» To do
Output exactly the lines that run from the line containing "for place, axle_x" through the line containing "imported = [obj", with both ends included.

Records excerpted from a collection:
- - -

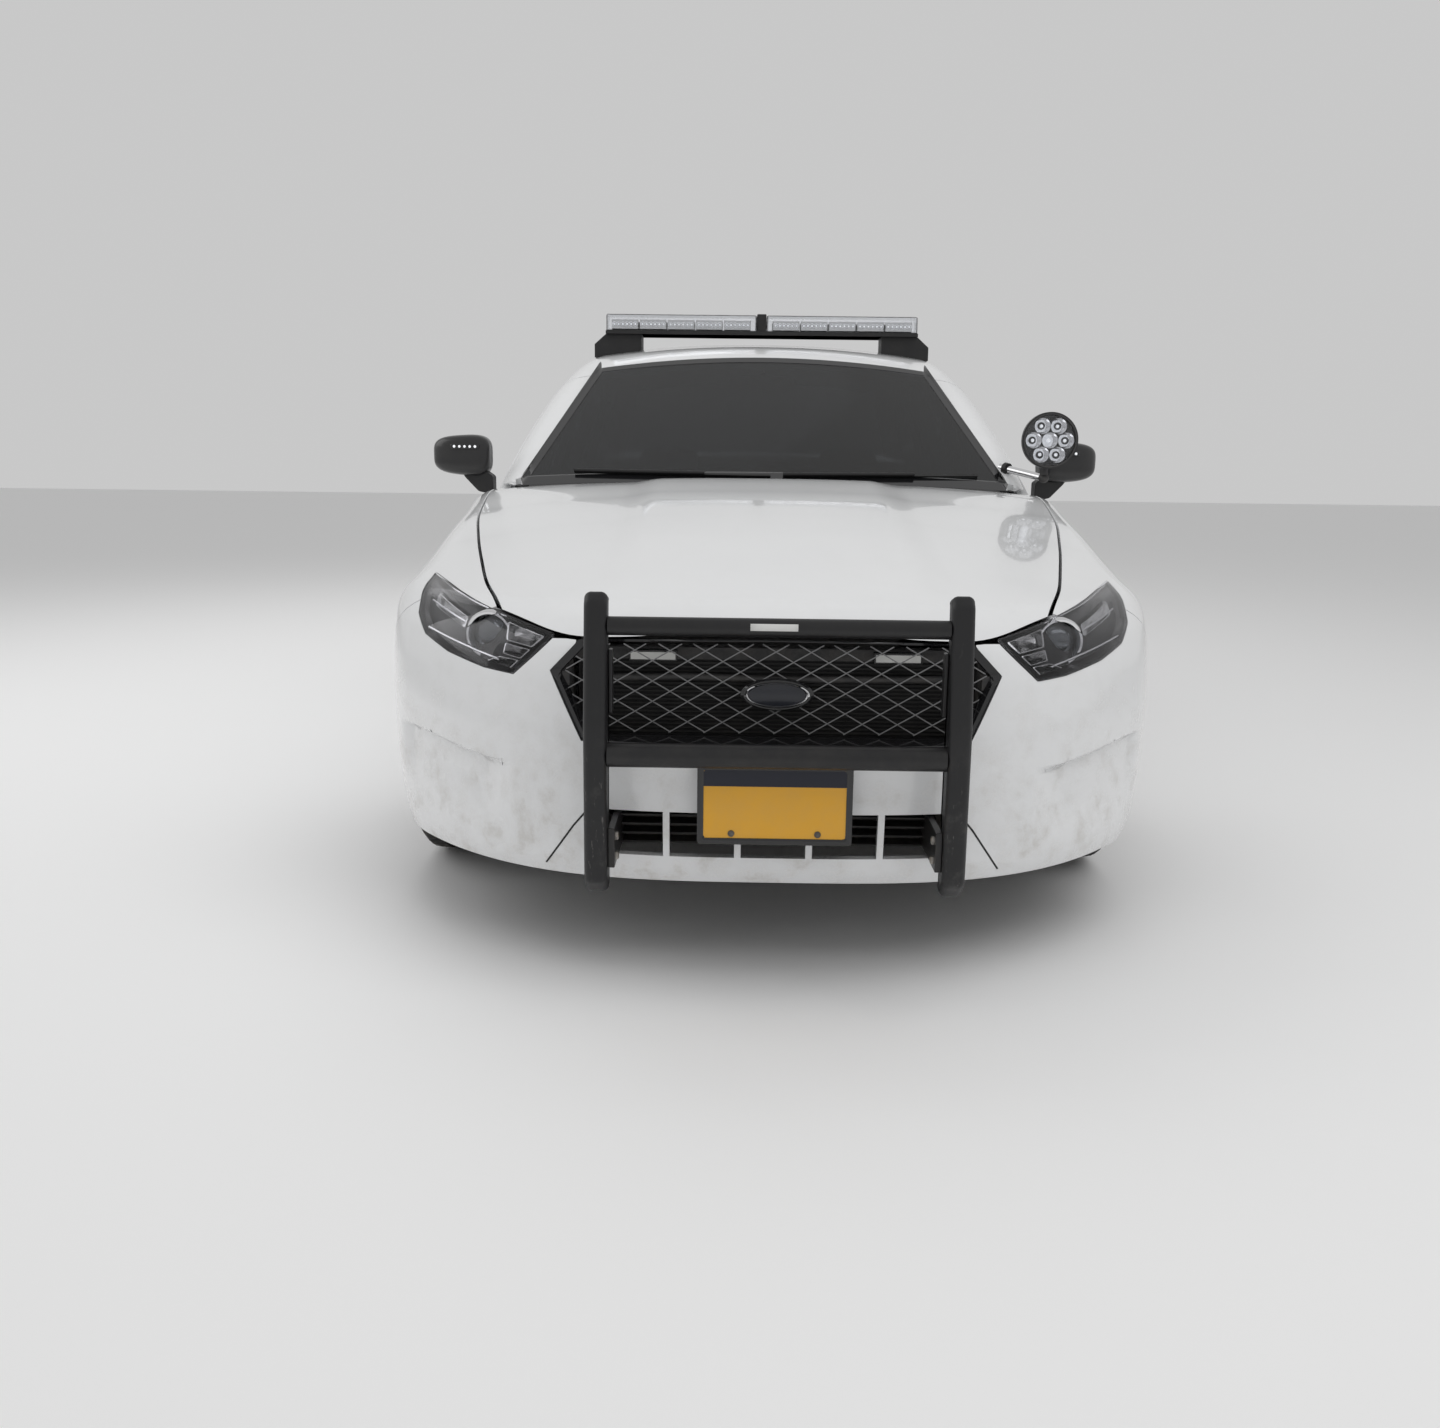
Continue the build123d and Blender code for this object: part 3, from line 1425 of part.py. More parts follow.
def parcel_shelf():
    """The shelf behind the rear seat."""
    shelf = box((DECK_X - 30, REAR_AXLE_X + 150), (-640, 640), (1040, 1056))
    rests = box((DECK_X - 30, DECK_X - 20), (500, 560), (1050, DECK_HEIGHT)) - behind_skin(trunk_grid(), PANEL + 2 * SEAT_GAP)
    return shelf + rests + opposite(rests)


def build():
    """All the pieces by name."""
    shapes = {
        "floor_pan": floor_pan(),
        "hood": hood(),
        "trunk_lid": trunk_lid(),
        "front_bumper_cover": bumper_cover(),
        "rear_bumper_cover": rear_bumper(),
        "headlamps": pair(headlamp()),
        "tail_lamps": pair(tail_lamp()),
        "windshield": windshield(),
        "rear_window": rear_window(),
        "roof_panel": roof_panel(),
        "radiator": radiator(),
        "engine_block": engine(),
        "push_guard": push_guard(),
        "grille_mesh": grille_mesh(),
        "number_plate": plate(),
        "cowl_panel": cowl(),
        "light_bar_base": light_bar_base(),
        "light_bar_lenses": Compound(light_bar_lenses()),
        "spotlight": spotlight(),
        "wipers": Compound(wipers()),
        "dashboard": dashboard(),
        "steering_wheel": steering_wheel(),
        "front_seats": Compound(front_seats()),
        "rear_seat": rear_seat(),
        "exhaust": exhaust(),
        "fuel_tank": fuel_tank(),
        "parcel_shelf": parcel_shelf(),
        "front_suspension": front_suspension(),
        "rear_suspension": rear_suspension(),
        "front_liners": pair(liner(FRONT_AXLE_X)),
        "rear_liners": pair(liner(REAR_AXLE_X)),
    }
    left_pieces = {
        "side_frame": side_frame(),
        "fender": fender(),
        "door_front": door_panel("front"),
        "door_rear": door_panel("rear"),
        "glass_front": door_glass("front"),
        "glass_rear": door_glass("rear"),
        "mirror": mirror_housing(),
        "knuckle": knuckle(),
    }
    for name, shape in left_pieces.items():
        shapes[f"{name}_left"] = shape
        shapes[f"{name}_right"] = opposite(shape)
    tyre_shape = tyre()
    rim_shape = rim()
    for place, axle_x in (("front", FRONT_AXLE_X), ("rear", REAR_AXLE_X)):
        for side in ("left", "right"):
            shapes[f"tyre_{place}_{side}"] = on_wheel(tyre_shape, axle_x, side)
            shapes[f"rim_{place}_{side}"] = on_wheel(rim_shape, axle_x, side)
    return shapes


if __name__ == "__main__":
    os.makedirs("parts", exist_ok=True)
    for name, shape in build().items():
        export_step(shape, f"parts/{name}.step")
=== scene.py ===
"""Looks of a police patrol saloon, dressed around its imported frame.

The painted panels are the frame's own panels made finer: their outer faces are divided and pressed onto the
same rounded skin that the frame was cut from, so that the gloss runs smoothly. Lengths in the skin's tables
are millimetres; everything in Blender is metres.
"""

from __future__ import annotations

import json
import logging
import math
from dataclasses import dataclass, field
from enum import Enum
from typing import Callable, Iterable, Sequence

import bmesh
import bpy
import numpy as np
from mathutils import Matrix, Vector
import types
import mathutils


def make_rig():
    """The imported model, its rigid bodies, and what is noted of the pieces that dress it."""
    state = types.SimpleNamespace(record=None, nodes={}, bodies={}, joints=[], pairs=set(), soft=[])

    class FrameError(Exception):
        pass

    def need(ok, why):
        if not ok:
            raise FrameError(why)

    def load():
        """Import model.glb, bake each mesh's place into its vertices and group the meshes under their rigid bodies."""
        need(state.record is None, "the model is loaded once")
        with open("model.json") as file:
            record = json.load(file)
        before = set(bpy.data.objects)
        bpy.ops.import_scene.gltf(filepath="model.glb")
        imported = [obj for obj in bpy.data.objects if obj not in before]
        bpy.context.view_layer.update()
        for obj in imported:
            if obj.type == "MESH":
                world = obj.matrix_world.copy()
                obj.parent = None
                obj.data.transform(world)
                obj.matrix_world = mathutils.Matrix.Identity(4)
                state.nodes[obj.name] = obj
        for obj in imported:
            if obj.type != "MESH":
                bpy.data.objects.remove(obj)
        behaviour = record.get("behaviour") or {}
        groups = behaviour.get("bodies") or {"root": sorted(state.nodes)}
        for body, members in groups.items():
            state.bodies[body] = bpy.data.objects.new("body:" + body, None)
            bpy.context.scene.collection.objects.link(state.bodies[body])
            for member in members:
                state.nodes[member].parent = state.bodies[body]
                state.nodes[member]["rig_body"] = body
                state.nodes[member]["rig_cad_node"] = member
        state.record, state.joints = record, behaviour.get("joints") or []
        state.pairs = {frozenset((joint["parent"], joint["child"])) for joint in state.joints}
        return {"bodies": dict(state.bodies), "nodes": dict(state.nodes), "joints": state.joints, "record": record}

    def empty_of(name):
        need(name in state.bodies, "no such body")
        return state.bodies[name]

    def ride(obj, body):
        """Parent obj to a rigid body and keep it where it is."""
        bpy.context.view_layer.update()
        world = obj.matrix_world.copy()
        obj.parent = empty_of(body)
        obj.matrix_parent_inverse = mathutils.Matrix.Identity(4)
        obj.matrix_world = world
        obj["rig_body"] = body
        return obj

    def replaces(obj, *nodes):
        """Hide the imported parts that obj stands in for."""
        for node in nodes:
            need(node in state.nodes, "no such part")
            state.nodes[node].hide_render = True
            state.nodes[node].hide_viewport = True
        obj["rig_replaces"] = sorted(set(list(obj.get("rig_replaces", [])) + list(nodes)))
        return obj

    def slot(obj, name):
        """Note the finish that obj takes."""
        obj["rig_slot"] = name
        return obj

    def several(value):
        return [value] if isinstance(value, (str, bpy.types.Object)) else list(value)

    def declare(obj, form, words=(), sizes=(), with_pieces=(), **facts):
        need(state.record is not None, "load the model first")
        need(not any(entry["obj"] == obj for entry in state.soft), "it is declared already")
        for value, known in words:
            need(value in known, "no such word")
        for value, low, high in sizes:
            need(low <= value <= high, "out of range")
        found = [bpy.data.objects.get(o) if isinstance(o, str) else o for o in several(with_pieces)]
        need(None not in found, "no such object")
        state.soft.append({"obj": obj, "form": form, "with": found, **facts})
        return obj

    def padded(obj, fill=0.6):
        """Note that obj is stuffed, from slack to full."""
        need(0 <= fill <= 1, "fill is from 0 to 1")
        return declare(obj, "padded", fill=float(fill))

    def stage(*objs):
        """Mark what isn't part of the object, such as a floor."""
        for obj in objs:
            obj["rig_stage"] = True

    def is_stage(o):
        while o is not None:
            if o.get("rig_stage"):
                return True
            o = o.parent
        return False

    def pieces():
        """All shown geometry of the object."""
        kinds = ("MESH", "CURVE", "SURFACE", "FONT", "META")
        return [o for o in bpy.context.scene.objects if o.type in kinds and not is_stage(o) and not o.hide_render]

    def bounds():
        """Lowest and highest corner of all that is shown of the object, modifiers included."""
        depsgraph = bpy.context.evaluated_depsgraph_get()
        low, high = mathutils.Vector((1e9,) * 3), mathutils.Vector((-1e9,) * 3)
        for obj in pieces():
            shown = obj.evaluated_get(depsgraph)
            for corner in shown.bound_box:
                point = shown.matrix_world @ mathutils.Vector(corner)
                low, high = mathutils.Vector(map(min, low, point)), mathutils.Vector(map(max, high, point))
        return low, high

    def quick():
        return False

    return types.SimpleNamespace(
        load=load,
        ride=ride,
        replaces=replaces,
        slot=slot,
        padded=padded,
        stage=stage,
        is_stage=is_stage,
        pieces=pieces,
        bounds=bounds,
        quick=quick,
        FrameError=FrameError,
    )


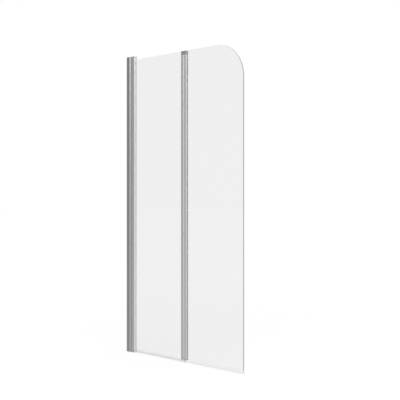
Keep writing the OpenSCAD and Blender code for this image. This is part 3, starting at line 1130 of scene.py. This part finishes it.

- - -

» Solution for this task
    for place, axle_x in (("front", FRONT_AXLE_X), ("rear", REAR_AXLE_X)):
        for side in ("left", "right"):
            shapes[f"tyre_{place}_{side}"] = on_wheel(tyre_shape, axle_x, side)
            shapes[f"rim_{place}_{side}"] = on_wheel(rim_shape, axle_x, side)
    return shapes


if __name__ == "__main__":
    os.makedirs("parts", exist_ok=True)
    for name, shape in build().items():
        export_step(shape, f"parts/{name}.step")
=== scene.py ===
"""Looks of a police patrol saloon, dressed around its imported frame.

The painted panels are the frame's own panels made finer: their outer faces are divided and pressed onto the
same rounded skin that the frame was cut from, so that the gloss runs smoothly. Lengths in the skin's tables
are millimetres; everything in Blender is metres.
"""

from __future__ import annotations

import json
import logging
import math
from dataclasses import dataclass, field
from enum import Enum
from typing import Callable, Iterable, Sequence

import bmesh
import bpy
import numpy as np
from mathutils import Matrix, Vector
import types
import mathutils


def make_rig():
    """The imported model, its rigid bodies, and what is noted of the pieces that dress it."""
    state = types.SimpleNamespace(record=None, nodes={}, bodies={}, joints=[], pairs=set(), soft=[])

    class FrameError(Exception):
        pass

    def need(ok, why):
        if not ok:
            raise FrameError(why)

    def load():
        """Import model.glb, bake each mesh's place into its vertices and group the meshes under their rigid bodies."""
        need(state.record is None, "the model is loaded once")
        with open("model.json") as file:
            record = json.load(file)
        before = set(bpy.data.objects)
        bpy.ops.import_scene.gltf(filepath="model.glb")
        imported = [obj for obj in bpy.data.objects if obj not in before]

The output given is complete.